When it comes to the potential of drone usage, the sky’s the limit. Now, their tree-planting skills are helping bring those benefits down to Earth.

Deforestation in Myanmar. Photo via jidanchaomian/Flickr.

The drones rise into view under a piercing, bright sun. Racing forward, they take up positions overhead, almost as if they’re sizing things up. And just when you’re wondering whether they’re about to shoot a video, deliver a package, or take over the world, they … plant a tree.


Make that thousands of trees.

That’s the kind of surprising experience you might have if you spend the afternoon in Myanmar with its new fleet of autonomous airborne vehicles from BioCarbon Engineering, a startup that’s changing the way forests are replenished (and the way these fearsome flying bots are seen).

Here’s how it works: First, an initial drone fleet maps the terrain where BioCarbon Engineering is brought in to plant. Then, a second wave comes, firing nutrient-rich seed pods into soil areas carefully selected by an algorithm that analyzes the mapping data.
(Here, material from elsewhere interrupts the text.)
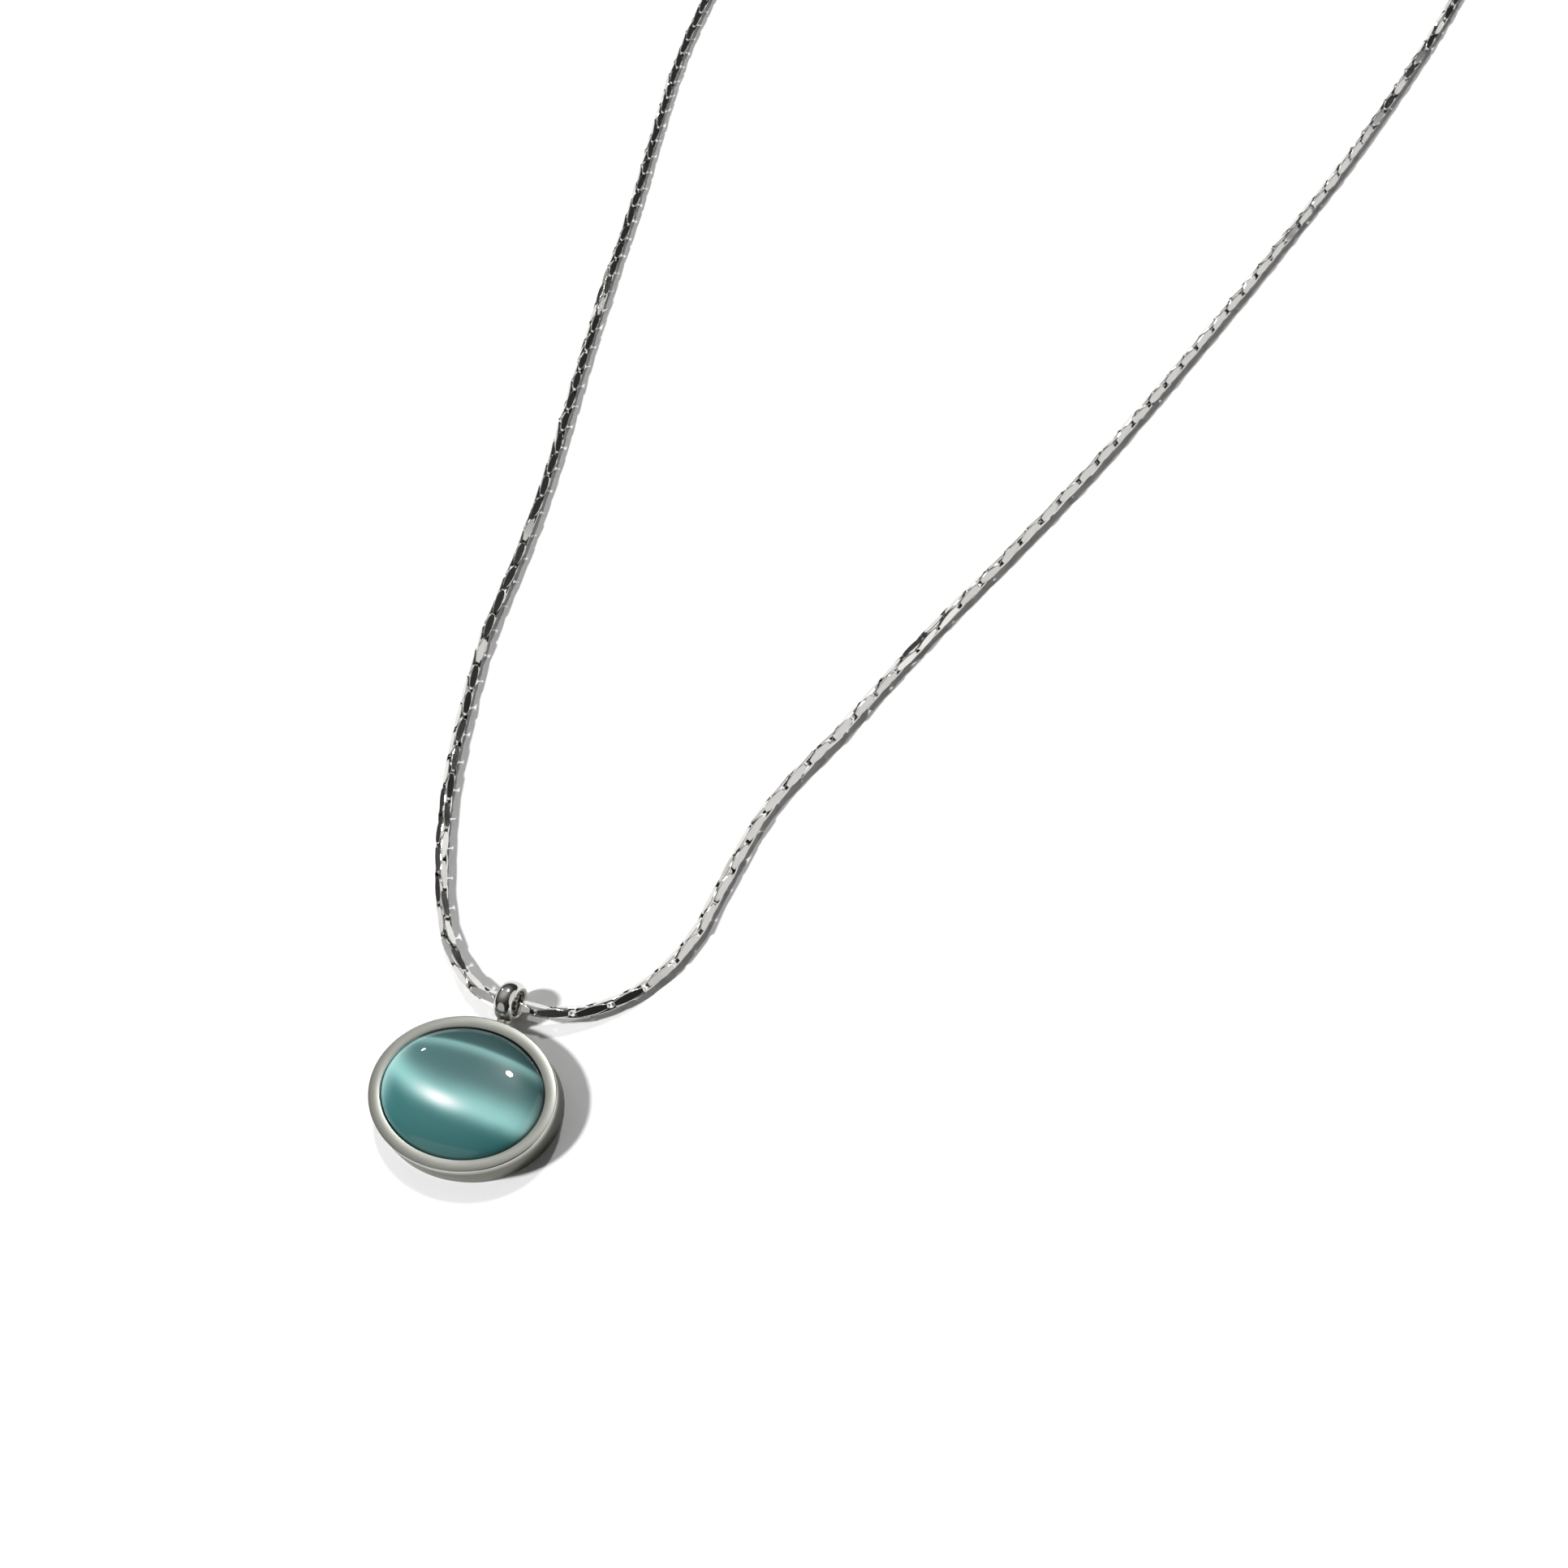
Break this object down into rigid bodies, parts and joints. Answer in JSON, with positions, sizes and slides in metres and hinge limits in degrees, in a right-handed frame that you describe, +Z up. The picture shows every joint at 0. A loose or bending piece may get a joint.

In a day’s work, planters can top out at a whopping 100,000 trees a day.

The result goes way beyond rules of thumb like “the more trees, the better for the environment.” What really makes a difference is ensuring that the right trees are placed in the right soil, growing over time to anchor and enrich specific environments. That’s especially true when the task is reforestation, not starting from scratch.

In fact, a big part of the BioCarbon Engineering vision is “entire ecosystem restoration.” Multispecies planting plans are just the first step; their data acquisition and machine learning tech allow the company to monitor and analyze the health of the specific environment as it develops and the trees regrow.

Case in point — Myanmar. The southeastern Asian country’s environmental conditions have degraded for years. Focusing on the deforested Irrawaddy delta region, BioCarbon Engineering has already begun restoring an area over 1,800 acres in size. Their immediate goal is to fill an additional area a third of that size with a million more trees.

After that? Finding space for a billion trees more.

Today Myanmar, tomorrow the world. BioCarbon Engineering co-founder Irina Fedorenko notes that without the help of drone technology, there’s no way to reforest the India-sized surface area we’re predicted to need to replenish over the next decade-plus. Not that long ago, a healthy symbiotic relationship between humans, plants, and machines felt like a far-off utopia. With every tree that traces its story back to a drone, that future gets a little bit closer.